-- Exercise goal --
Restate the complete material exactly.

-- Data provided --
↓
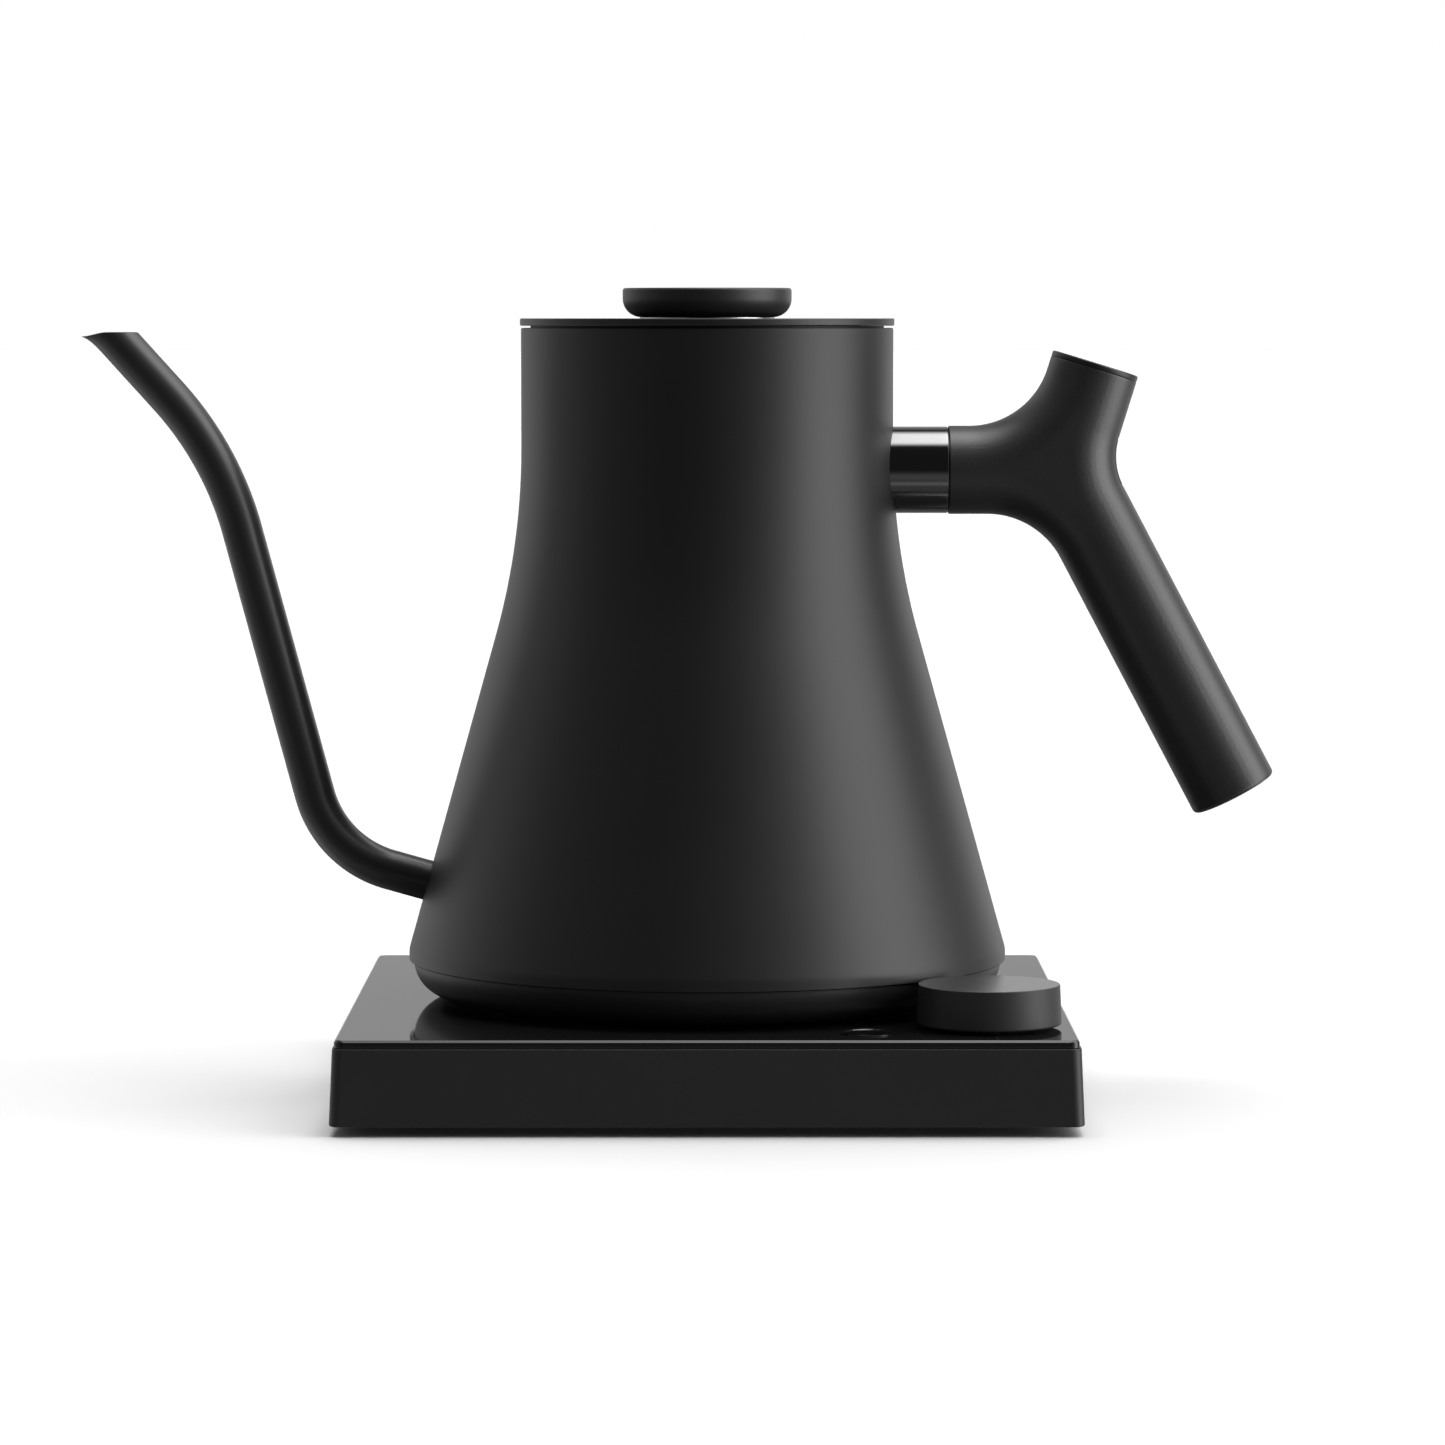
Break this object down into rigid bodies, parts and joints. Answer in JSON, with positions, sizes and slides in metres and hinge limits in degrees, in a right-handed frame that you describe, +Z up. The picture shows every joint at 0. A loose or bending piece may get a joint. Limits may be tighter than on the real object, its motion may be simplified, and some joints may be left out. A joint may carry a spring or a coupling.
{
  "type": "electric kettle",
  "caption": "Electric pouring kettle with a long curved spout and angled counterweighted handle, on a square powered base with a dial and a push button.",
  "frame": {"origin": "where the kettle's axis meets the table, on the middle one of the base's five feet", "axes": "+Z up; -X towards the spout; +X towards the handle; -Y towards the user's side with the dial and the button"},
  "size_m": [0.2921, 0.1758, 0.1963],
  "materials": {
    "housing_plastic": "satin moulded",
    "top_glass": "back-painted black gloss",
    "cover_plastic": "fine texture",
    "foot_rubber": "matte",
    "bare_steel": "satin",
    "connector_plastic": "satin",
    "contact_brass": "satin",
    "circuit_board": "lacquered",
    "display_plastic": "smoked",
    "relay_plastic": "moulded",
    "capacitor_film": "sleeved",
    "ring_plastic": "satin",
    "body_coat": "fine matte powder coat",
    "spout_coat": "satin powder coat",
    "spreader_aluminium": "as cast",
    "silicone": "translucent",
    "ceramic_white": "glazed",
    "collar_gloss": "polished black",
    "grip_plastic": "fine grain",
    "cap_plastic": "fine grain",
    "pad_rubber": "soft touch",
    "weight_iron": "turned",
    "lid_coat": "fine matte powder coat",
    "knob_plastic": "fine grain",
    "dial_coat": "satin, turned face",
    "button_gloss": "polished dish"
  },
  "bodies": {
    "base": {"base_housing": "housing_plastic", "base_glass": "top_glass", "base_bottom_cover": "cover_plastic", "rubber_feet": "foot_rubber", "base_screws": "bare_steel", "socket_housing": "connector_plastic", "socket_contacts": "contact_brass", "control_board": "circuit_board", "display_panel": "display_plastic", "rotary_encoder": "bare_steel", "button_switch": "connector_plastic", "buzzer": "connector_plastic", "power_board": "circuit_board", "power_relay": "relay_plastic", "supply_capacitor": "capacitor_film", "cord_gland": "cover_plastic"},
    "swivel": {"swivel_ring": "ring_plastic"},
    "kettle": {"kettle_body": "body_coat", "spout": "spout_coat", "floor_plate": "bare_steel", "heat_spreader": "spreader_aluminium", "heating_element": "bare_steel", "temperature_probe": "bare_steel", "probe_seal": "silicone", "thermal_cutout": "ceramic_white", "kettle_connector": "connector_plastic", "connector_pins": "contact_brass", "kettle_bottom_cover": "cover_plastic", "bottom_cover_screws": "bare_steel", "handle_collar": "collar_gloss", "handle_bracket": "bare_steel", "handle_shell": "grip_plastic", "handle_cap": "cap_plastic", "thumb_pad": "pad_rubber", "handle_screw": "bare_steel", "handle_counterweight": "weight_iron"},
    "lid": {"lid_plate": "lid_coat", "lid_cup": "cover_plastic", "lid_gasket": "silicone", "lid_washer": "bare_steel", "lid_knob": "knob_plastic", "lid_screw": "bare_steel"},
    "dial": {"dial_knob": "dial_coat", "dial_shaft": "bare_steel"},
    "button": {"power_button": "button_gloss"}
  },
  "joints": [
    {"name": "kettle_turn", "type": "hinge", "parent": "base", "child": "swivel", "pos_m": [0, 0, 0.0245], "axis": [0, 0, 1], "continuous": true},
    {"name": "kettle_lift", "type": "slide", "parent": "swivel", "child": "kettle", "axis": [0, 0, 1], "range_m": [0, 0.06]},
    {"name": "lid_lift", "type": "slide", "parent": "kettle", "child": "lid", "axis": [0, 0, 1], "range_m": [0, 0.05]},
    {"name": "dial_turn", "type": "hinge", "parent": "base", "child": "dial", "pos_m": [0.0664, -0.0622, 0.0244], "axis": [0, 0, 1], "continuous": true},
    {"name": "button_press", "type": "slide", "parent": "base", "child": "button", "axis": [0, 0, -1], "range_m": [0, 0.0005], "stiffness_N_per_m": 800, "springref_m": -0.0012}
  ]
}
↑
-- Worked solution --
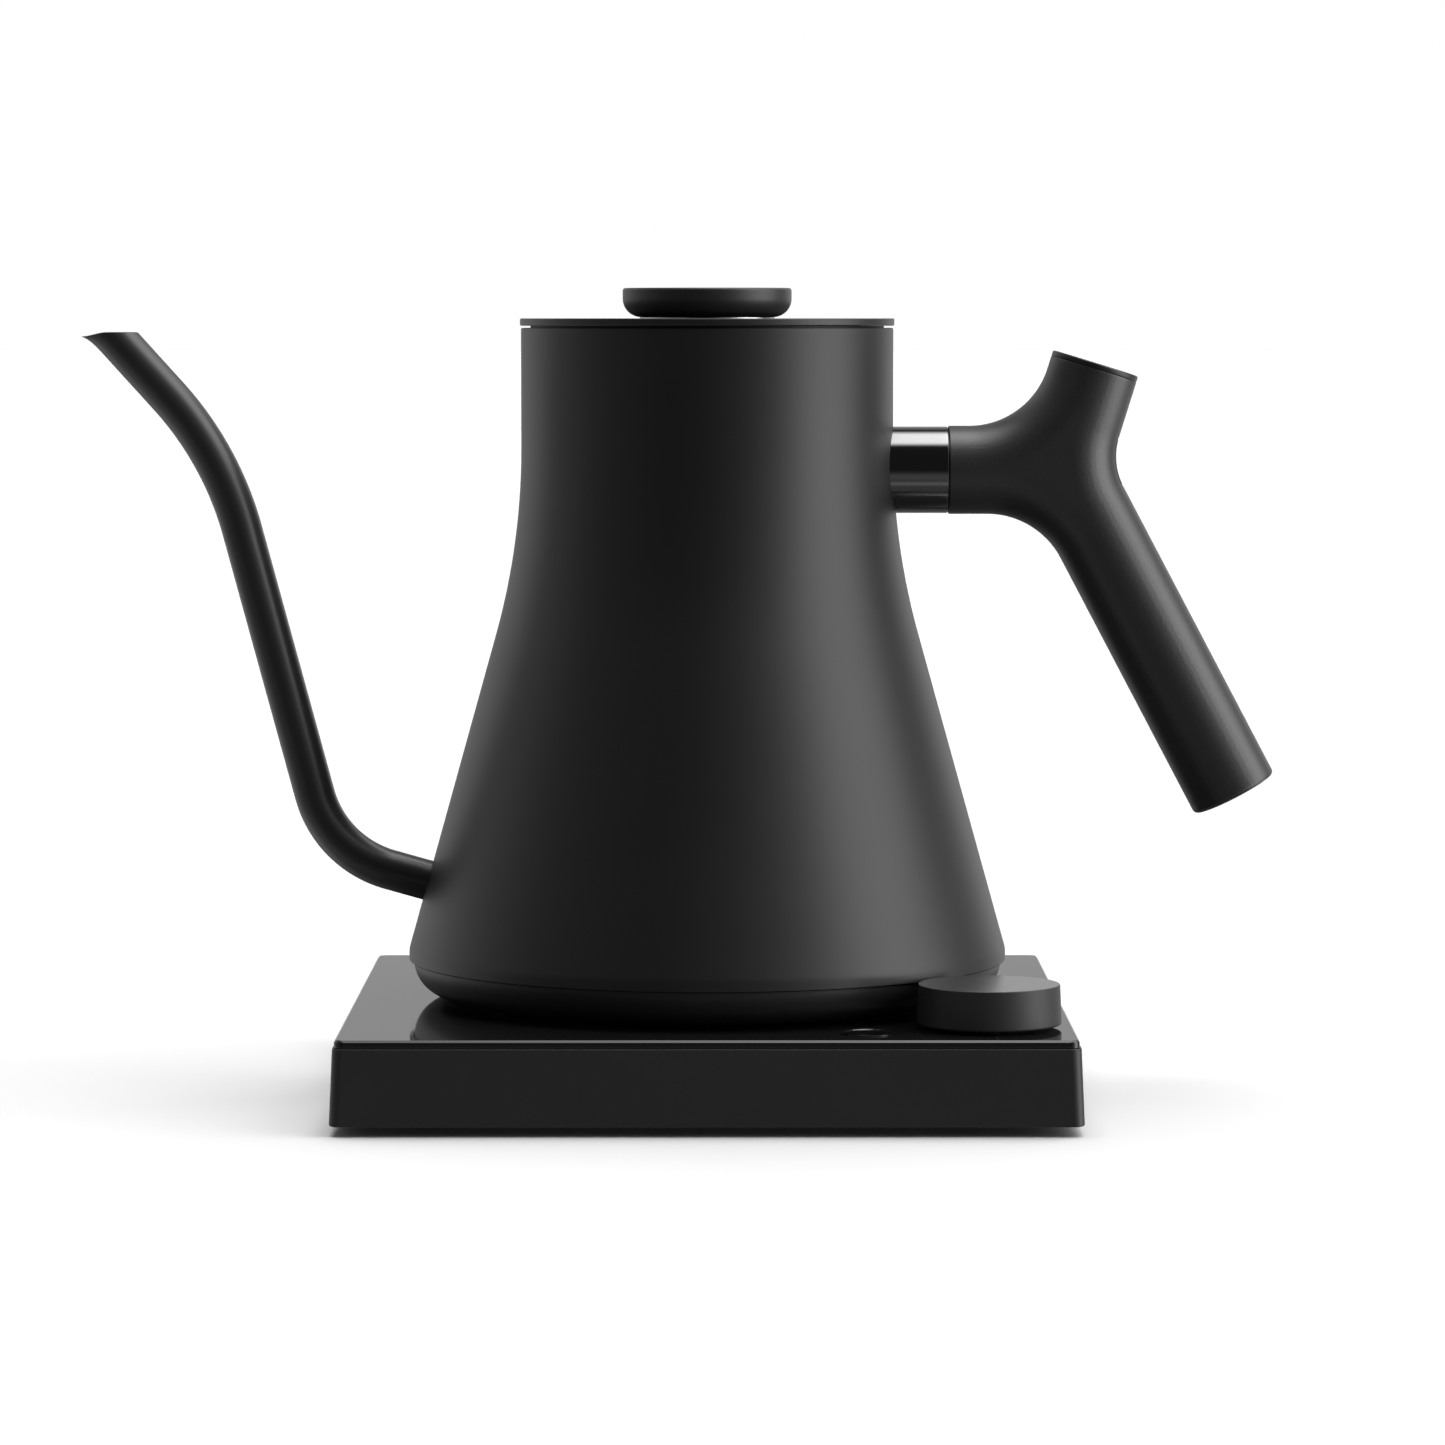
Break this object down into rigid bodies, parts and joints. Answer in JSON, with positions, sizes and slides in metres and hinge limits in degrees, in a right-handed frame that you describe, +Z up. The picture shows every joint at 0. A loose or bending piece may get a joint. Limits may be tighter than on the real object, its motion may be simplified, and some joints may be left out. A joint may carry a spring or a coupling.
{
  "type": "electric kettle",
  "caption": "Electric pouring kettle with a long curved spout and angled counterweighted handle, on a square powered base with a dial and a push button.",
  "frame": {"origin": "where the kettle's axis meets the table, on the middle one of the base's five feet", "axes": "+Z up; -X towards the spout; +X towards the handle; -Y towards the user's side with the dial and the button"},
  "size_m": [0.2921, 0.1758, 0.1963],
  "materials": {
    "housing_plastic": "satin moulded",
    "top_glass": "back-painted black gloss",
    "cover_plastic": "fine texture",
    "foot_rubber": "matte",
    "bare_steel": "satin",
    "connector_plastic": "satin",
    "contact_brass": "satin",
    "circuit_board": "lacquered",
    "display_plastic": "smoked",
    "relay_plastic": "moulded",
    "capacitor_film": "sleeved",
    "ring_plastic": "satin",
    "body_coat": "fine matte powder coat",
    "spout_coat": "satin powder coat",
    "spreader_aluminium": "as cast",
    "silicone": "translucent",
    "ceramic_white": "glazed",
    "collar_gloss": "polished black",
    "grip_plastic": "fine grain",
    "cap_plastic": "fine grain",
    "pad_rubber": "soft touch",
    "weight_iron": "turned",
    "lid_coat": "fine matte powder coat",
    "knob_plastic": "fine grain",
    "dial_coat": "satin, turned face",
    "button_gloss": "polished dish"
  },
  "bodies": {
    "base": {"base_housing": "housing_plastic", "base_glass": "top_glass", "base_bottom_cover": "cover_plastic", "rubber_feet": "foot_rubber", "base_screws": "bare_steel", "socket_housing": "connector_plastic", "socket_contacts": "contact_brass", "control_board": "circuit_board", "display_panel": "display_plastic", "rotary_encoder": "bare_steel", "button_switch": "connector_plastic", "buzzer": "connector_plastic", "power_board": "circuit_board", "power_relay": "relay_plastic", "supply_capacitor": "capacitor_film", "cord_gland": "cover_plastic"},
    "swivel": {"swivel_ring": "ring_plastic"},
    "kettle": {"kettle_body": "body_coat", "spout": "spout_coat", "floor_plate": "bare_steel", "heat_spreader": "spreader_aluminium", "heating_element": "bare_steel", "temperature_probe": "bare_steel", "probe_seal": "silicone", "thermal_cutout": "ceramic_white", "kettle_connector": "connector_plastic", "connector_pins": "contact_brass", "kettle_bottom_cover": "cover_plastic", "bottom_cover_screws": "bare_steel", "handle_collar": "collar_gloss", "handle_bracket": "bare_steel", "handle_shell": "grip_plastic", "handle_cap": "cap_plastic", "thumb_pad": "pad_rubber", "handle_screw": "bare_steel", "handle_counterweight": "weight_iron"},
    "lid": {"lid_plate": "lid_coat", "lid_cup": "cover_plastic", "lid_gasket": "silicone", "lid_washer": "bare_steel", "lid_knob": "knob_plastic", "lid_screw": "bare_steel"},
    "dial": {"dial_knob": "dial_coat", "dial_shaft": "bare_steel"},
    "button": {"power_button": "button_gloss"}
  },
  "joints": [
    {"name": "kettle_turn", "type": "hinge", "parent": "base", "child": "swivel", "pos_m": [0, 0, 0.0245], "axis": [0, 0, 1], "continuous": true},
    {"name": "kettle_lift", "type": "slide", "parent": "swivel", "child": "kettle", "axis": [0, 0, 1], "range_m": [0, 0.06]},
    {"name": "lid_lift", "type": "slide", "parent": "kettle", "child": "lid", "axis": [0, 0, 1], "range_m": [0, 0.05]},
    {"name": "dial_turn", "type": "hinge", "parent": "base", "child": "dial", "pos_m": [0.0664, -0.0622, 0.0244], "axis": [0, 0, 1], "continuous": true},
    {"name": "button_press", "type": "slide", "parent": "base", "child": "button", "axis": [0, 0, -1], "range_m": [0, 0.0005], "stiffness_N_per_m": 800, "springref_m": -0.0012}
  ]
}